Problem details
Starting at the line containing "side_panels()", please quote every line up to and including the line containing "if empty is", exactly, and nothing beyond.
* begin Given data *
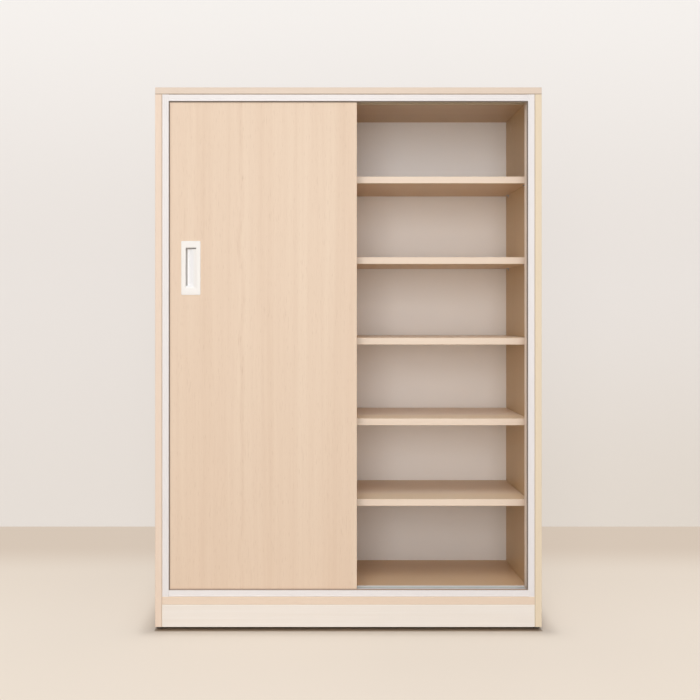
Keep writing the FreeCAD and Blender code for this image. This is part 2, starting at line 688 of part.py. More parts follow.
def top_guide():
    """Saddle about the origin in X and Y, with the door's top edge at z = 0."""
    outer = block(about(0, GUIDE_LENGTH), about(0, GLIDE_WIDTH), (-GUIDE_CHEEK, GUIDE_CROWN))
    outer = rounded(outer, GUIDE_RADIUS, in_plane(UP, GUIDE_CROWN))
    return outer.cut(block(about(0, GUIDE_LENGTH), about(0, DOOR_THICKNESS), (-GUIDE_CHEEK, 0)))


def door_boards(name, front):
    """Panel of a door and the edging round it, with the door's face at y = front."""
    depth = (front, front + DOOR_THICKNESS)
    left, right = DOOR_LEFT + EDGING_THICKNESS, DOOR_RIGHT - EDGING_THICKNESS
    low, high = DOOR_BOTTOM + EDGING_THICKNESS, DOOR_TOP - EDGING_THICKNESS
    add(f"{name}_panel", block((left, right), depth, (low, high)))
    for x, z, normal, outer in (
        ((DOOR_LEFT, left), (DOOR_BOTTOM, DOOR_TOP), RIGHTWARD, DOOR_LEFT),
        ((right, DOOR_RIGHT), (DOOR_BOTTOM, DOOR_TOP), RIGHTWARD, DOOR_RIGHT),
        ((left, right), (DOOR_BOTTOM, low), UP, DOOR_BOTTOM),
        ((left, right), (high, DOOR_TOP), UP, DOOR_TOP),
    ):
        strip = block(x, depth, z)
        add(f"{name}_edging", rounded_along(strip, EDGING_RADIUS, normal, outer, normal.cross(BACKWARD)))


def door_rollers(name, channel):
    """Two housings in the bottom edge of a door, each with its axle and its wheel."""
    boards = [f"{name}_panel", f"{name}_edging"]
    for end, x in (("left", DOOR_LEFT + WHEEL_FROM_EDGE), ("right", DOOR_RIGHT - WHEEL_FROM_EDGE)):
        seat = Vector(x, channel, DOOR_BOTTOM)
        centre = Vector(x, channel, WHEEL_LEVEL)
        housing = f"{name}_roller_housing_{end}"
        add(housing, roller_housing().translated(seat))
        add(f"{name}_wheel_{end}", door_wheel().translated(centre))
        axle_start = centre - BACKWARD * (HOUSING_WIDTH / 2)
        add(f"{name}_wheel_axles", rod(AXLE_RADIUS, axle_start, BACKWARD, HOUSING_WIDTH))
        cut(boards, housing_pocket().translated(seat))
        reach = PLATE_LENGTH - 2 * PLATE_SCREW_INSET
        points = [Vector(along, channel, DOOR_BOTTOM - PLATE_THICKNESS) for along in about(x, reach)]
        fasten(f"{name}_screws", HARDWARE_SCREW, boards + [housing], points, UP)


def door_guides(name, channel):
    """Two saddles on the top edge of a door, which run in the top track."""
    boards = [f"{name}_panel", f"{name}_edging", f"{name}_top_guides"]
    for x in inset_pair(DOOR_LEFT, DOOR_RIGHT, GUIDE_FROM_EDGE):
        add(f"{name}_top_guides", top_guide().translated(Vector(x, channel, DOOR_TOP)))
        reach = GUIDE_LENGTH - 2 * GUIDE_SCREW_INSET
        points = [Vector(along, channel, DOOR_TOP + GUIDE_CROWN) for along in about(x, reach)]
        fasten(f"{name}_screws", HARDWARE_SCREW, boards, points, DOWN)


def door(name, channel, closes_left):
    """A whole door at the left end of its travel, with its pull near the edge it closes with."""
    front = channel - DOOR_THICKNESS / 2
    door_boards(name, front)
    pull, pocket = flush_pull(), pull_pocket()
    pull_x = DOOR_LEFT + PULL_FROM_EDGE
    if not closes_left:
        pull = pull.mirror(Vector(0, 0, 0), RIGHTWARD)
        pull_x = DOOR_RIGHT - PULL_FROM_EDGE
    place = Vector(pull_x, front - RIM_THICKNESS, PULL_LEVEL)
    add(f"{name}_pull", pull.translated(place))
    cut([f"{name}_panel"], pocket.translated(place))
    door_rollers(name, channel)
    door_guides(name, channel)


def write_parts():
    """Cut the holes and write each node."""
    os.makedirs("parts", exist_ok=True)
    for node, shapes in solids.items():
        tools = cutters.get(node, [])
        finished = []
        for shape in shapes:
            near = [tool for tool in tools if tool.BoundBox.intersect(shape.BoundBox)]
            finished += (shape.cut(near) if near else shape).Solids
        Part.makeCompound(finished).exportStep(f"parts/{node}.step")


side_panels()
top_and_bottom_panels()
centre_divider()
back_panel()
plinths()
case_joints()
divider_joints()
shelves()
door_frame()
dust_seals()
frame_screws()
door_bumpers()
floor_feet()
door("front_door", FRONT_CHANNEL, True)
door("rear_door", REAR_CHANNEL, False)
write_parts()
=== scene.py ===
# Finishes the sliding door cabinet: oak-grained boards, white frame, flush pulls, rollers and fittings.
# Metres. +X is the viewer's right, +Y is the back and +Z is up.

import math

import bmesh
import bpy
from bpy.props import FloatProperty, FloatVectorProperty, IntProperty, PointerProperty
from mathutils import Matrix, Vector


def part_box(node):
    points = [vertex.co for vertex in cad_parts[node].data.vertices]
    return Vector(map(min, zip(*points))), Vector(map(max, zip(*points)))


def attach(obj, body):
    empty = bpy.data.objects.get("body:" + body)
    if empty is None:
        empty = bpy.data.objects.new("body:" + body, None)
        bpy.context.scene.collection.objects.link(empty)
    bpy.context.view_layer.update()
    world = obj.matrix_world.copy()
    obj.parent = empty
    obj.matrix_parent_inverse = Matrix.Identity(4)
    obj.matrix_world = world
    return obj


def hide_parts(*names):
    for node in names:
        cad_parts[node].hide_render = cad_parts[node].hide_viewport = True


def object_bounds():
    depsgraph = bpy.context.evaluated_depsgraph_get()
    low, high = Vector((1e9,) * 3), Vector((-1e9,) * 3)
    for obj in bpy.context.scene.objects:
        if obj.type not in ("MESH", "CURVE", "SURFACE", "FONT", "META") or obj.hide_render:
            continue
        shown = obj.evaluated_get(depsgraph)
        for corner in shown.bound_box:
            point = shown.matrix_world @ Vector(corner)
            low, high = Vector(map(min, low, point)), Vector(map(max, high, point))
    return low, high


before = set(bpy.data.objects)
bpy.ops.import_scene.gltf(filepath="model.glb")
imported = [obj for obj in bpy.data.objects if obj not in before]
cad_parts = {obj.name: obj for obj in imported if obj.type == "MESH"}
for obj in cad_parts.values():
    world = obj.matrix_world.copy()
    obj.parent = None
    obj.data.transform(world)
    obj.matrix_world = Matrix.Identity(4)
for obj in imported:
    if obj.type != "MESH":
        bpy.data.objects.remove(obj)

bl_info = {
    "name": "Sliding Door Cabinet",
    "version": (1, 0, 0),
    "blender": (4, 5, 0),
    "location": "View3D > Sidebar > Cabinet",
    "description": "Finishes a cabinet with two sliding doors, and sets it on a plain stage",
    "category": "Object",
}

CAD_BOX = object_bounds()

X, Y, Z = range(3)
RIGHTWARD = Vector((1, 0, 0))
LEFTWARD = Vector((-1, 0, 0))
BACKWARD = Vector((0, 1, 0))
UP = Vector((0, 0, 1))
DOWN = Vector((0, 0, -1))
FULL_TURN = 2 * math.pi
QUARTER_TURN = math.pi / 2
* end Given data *
* begin Given data *
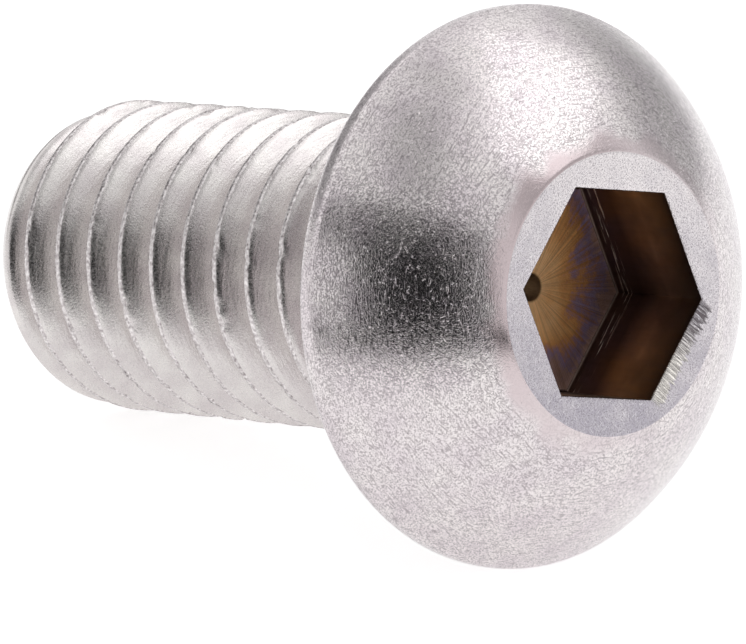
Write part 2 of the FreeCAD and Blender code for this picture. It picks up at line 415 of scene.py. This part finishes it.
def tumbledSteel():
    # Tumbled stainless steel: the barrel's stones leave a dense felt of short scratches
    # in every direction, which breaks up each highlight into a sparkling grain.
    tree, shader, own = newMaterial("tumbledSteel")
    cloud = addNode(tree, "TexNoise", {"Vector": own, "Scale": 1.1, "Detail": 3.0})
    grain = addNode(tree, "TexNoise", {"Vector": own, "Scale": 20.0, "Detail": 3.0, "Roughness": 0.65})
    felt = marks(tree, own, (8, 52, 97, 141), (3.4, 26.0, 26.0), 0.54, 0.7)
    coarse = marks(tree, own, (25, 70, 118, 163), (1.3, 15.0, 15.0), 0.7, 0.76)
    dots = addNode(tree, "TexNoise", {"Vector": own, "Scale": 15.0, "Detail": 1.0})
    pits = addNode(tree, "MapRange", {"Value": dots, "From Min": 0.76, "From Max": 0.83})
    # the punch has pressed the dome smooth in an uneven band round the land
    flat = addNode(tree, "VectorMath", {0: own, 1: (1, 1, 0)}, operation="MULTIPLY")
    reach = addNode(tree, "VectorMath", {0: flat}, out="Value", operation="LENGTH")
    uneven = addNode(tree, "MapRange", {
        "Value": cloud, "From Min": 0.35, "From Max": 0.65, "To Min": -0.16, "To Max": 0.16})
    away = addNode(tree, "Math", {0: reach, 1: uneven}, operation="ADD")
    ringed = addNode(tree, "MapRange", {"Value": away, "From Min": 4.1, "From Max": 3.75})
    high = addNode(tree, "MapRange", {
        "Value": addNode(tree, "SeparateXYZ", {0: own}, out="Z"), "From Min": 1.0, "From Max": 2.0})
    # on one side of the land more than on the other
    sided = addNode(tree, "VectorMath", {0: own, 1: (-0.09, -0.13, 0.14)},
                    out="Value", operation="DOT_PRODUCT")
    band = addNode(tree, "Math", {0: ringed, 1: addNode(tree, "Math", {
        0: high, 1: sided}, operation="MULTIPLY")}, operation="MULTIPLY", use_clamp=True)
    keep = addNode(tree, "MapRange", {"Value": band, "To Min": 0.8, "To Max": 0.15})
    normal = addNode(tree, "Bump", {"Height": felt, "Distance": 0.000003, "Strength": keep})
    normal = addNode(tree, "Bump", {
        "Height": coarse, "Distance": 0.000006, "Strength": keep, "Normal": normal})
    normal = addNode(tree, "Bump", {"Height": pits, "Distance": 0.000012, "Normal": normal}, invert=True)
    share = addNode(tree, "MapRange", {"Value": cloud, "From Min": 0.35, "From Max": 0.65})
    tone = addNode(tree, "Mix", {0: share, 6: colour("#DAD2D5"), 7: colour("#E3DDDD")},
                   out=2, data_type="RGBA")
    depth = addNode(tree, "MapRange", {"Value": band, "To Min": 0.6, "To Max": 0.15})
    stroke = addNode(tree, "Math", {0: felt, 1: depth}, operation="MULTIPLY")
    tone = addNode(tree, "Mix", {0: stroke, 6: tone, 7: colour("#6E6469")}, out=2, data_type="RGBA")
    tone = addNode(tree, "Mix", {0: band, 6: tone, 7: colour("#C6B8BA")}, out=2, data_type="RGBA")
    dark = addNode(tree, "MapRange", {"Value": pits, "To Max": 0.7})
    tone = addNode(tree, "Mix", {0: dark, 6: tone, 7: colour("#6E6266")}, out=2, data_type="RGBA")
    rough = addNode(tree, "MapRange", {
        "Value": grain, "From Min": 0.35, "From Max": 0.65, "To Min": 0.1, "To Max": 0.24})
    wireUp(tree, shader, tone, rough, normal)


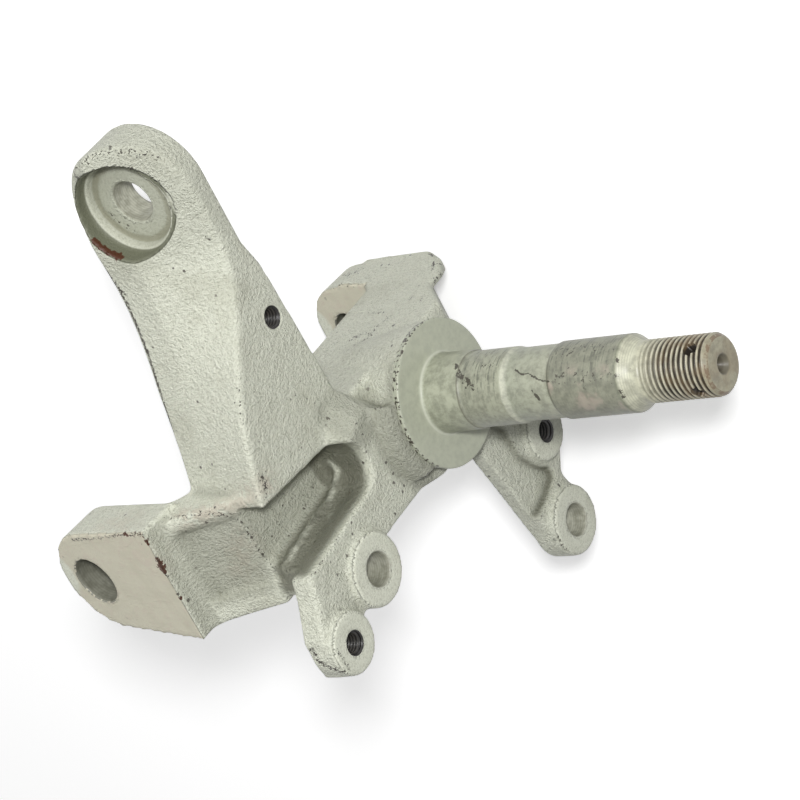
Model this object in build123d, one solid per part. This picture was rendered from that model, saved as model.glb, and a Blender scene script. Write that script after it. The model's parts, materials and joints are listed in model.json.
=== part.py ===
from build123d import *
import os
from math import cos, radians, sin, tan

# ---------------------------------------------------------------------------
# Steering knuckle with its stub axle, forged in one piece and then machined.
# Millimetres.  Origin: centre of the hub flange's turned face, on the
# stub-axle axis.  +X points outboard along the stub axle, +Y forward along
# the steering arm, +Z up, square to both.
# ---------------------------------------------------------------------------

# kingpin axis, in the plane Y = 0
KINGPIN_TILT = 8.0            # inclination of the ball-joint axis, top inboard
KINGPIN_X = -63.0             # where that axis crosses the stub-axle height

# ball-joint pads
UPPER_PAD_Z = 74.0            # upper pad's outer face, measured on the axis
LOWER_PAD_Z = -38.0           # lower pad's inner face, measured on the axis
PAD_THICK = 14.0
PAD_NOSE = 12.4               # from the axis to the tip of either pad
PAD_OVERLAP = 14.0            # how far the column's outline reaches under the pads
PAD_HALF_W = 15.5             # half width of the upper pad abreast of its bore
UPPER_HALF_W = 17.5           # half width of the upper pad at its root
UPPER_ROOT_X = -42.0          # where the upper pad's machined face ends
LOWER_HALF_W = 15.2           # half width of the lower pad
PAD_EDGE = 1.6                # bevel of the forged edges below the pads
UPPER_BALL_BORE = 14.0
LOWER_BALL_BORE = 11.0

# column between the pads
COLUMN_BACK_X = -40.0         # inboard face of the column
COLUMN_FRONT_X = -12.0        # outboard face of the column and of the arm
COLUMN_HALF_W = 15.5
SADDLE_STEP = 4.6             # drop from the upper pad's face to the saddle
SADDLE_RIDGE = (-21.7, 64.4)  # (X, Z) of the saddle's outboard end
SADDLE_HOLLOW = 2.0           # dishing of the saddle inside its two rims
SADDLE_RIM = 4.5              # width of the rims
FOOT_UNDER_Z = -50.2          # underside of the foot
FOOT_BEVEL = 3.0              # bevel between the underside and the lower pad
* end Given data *
Task answer
side_panels()
top_and_bottom_panels()
centre_divider()
back_panel()
plinths()
case_joints()
divider_joints()
shelves()
door_frame()
dust_seals()
frame_screws()
door_bumpers()
floor_feet()
door("front_door", FRONT_CHANNEL, True)
door("rear_door", REAR_CHANNEL, False)
write_parts()
=== scene.py ===
# Finishes the sliding door cabinet: oak-grained boards, white frame, flush pulls, rollers and fittings.
# Metres. +X is the viewer's right, +Y is the back and +Z is up.

import math

import bmesh
import bpy
from bpy.props import FloatProperty, FloatVectorProperty, IntProperty, PointerProperty
from mathutils import Matrix, Vector


def part_box(node):
    points = [vertex.co for vertex in cad_parts[node].data.vertices]
    return Vector(map(min, zip(*points))), Vector(map(max, zip(*points)))


def attach(obj, body):
    empty = bpy.data.objects.get("body:" + body)
    if empty is None:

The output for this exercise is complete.